Stated exercise
Reproduce exactly the lines below, from the first through the one containing "bpy.context.scene.collection.children.link(CUTTERS)", and nothing more.

Data
▼
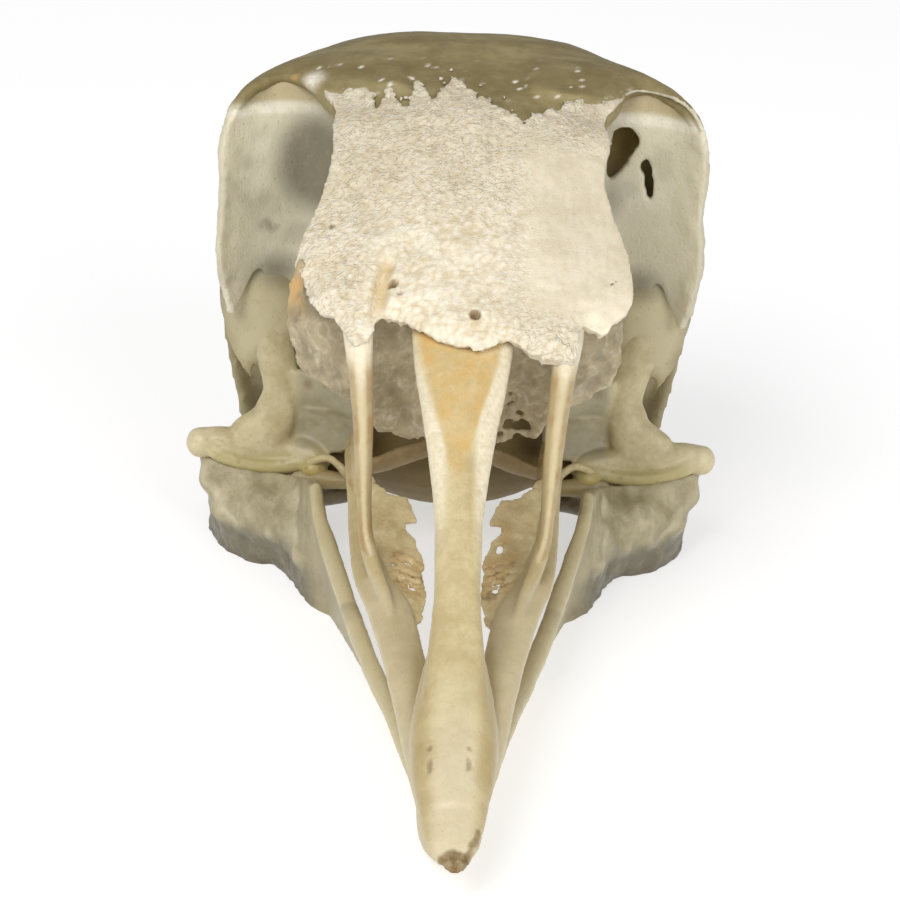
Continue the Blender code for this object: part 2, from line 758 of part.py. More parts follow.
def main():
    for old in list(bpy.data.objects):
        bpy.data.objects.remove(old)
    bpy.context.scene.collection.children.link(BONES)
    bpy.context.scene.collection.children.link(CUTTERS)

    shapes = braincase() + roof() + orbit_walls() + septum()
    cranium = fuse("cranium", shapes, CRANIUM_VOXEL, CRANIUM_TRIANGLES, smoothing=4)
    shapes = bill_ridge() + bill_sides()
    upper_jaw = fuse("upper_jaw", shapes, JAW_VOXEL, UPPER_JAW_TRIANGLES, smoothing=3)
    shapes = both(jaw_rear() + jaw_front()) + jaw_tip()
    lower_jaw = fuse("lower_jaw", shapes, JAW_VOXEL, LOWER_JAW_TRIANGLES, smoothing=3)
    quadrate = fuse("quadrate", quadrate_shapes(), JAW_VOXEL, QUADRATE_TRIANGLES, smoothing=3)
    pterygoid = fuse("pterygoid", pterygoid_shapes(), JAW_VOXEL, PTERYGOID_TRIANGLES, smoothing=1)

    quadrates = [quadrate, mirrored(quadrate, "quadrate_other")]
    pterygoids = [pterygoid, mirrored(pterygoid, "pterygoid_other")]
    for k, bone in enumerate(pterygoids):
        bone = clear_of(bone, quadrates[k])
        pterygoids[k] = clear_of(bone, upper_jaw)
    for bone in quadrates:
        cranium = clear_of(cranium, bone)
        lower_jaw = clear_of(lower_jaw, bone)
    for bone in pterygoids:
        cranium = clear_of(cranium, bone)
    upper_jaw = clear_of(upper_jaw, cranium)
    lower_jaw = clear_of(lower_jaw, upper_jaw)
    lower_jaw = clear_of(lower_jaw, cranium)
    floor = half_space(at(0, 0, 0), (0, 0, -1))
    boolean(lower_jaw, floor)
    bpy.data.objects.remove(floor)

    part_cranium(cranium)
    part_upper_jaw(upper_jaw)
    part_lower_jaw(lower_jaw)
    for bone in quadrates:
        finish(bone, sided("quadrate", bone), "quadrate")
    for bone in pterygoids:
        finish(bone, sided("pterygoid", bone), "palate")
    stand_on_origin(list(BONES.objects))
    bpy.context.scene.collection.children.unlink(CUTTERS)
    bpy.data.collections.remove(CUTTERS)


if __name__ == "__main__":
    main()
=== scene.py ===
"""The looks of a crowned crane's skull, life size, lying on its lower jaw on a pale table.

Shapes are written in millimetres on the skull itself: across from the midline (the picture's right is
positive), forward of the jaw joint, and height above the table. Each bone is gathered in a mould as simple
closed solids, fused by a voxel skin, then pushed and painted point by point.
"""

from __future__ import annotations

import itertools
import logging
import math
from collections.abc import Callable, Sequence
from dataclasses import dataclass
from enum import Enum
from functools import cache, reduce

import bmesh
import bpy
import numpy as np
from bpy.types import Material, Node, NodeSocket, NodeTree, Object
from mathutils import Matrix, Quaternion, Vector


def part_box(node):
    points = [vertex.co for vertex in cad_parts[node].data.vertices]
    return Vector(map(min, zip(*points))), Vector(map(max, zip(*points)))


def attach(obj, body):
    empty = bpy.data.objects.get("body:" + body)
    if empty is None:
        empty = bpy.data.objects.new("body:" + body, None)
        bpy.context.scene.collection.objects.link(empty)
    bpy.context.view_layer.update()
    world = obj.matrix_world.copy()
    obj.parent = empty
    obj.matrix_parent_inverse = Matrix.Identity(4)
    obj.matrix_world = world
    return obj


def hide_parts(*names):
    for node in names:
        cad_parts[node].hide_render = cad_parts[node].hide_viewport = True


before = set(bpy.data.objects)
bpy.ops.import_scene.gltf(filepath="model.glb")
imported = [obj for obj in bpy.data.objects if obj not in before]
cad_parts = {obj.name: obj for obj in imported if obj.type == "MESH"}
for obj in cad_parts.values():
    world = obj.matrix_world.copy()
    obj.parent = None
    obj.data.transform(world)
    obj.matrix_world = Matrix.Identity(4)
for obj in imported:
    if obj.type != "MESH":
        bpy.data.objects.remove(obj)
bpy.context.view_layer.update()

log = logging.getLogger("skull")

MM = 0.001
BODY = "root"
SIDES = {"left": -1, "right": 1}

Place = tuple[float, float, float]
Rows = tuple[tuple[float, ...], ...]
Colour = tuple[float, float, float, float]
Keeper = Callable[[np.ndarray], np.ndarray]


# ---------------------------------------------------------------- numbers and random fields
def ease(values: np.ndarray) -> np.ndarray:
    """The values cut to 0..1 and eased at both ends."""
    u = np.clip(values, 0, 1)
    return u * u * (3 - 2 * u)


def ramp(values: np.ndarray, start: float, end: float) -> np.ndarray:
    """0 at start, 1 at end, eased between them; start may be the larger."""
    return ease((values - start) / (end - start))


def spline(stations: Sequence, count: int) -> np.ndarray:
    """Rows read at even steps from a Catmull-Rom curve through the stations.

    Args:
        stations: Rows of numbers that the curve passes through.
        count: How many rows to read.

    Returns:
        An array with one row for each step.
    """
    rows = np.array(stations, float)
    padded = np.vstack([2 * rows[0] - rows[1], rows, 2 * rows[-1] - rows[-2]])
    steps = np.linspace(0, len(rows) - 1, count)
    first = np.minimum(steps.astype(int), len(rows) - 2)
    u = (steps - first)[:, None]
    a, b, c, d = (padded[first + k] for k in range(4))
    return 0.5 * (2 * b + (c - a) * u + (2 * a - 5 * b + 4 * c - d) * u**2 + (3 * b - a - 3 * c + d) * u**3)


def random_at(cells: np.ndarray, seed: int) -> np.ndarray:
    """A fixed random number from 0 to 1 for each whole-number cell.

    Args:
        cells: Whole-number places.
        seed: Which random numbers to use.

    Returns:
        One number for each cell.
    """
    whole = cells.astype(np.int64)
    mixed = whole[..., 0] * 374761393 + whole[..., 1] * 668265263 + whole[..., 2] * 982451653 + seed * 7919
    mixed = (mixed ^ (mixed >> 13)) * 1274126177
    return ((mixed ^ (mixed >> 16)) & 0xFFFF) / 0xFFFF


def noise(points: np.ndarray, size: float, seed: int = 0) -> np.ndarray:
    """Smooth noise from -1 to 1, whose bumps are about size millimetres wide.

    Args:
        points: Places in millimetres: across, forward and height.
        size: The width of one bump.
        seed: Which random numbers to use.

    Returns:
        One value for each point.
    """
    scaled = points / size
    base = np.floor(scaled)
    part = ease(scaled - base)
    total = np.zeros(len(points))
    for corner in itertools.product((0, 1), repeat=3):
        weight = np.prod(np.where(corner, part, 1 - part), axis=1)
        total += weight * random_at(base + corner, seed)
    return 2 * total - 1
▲
Correct answer
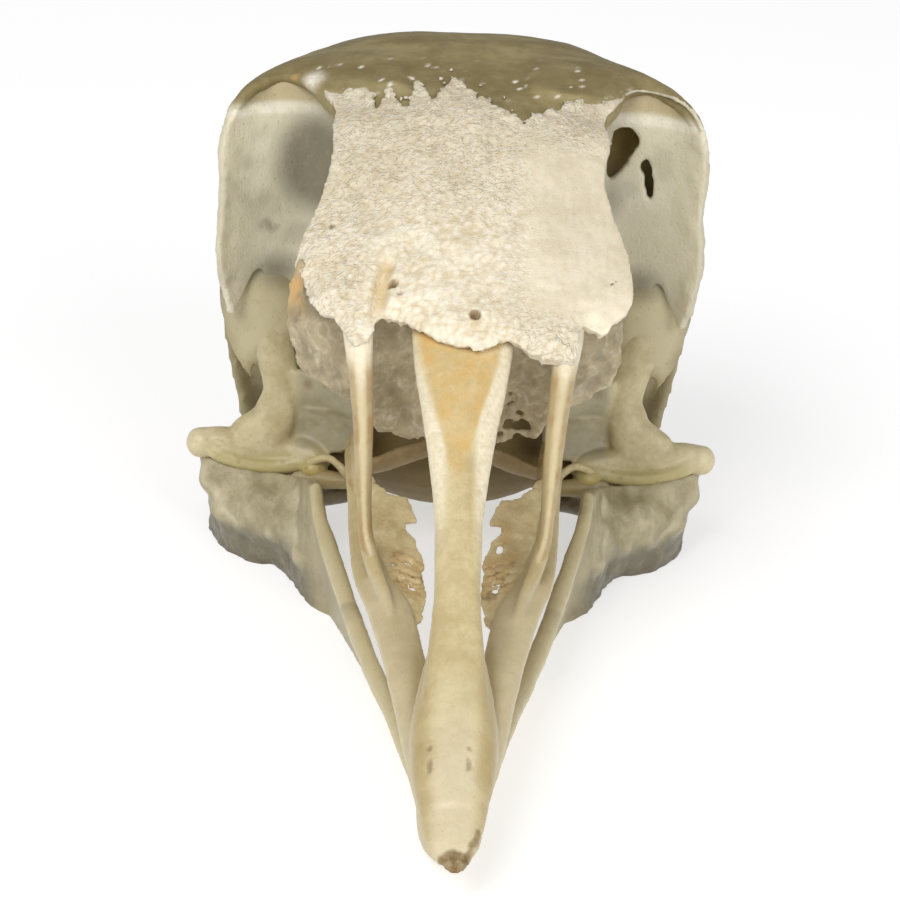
Continue the Blender code for this object: part 2, from line 758 of part.py. More parts follow.
def main():
    for old in list(bpy.data.objects):
        bpy.data.objects.remove(old)
    bpy.context.scene.collection.children.link(BONES)
    bpy.context.scene.collection.children.link(CUTTERS)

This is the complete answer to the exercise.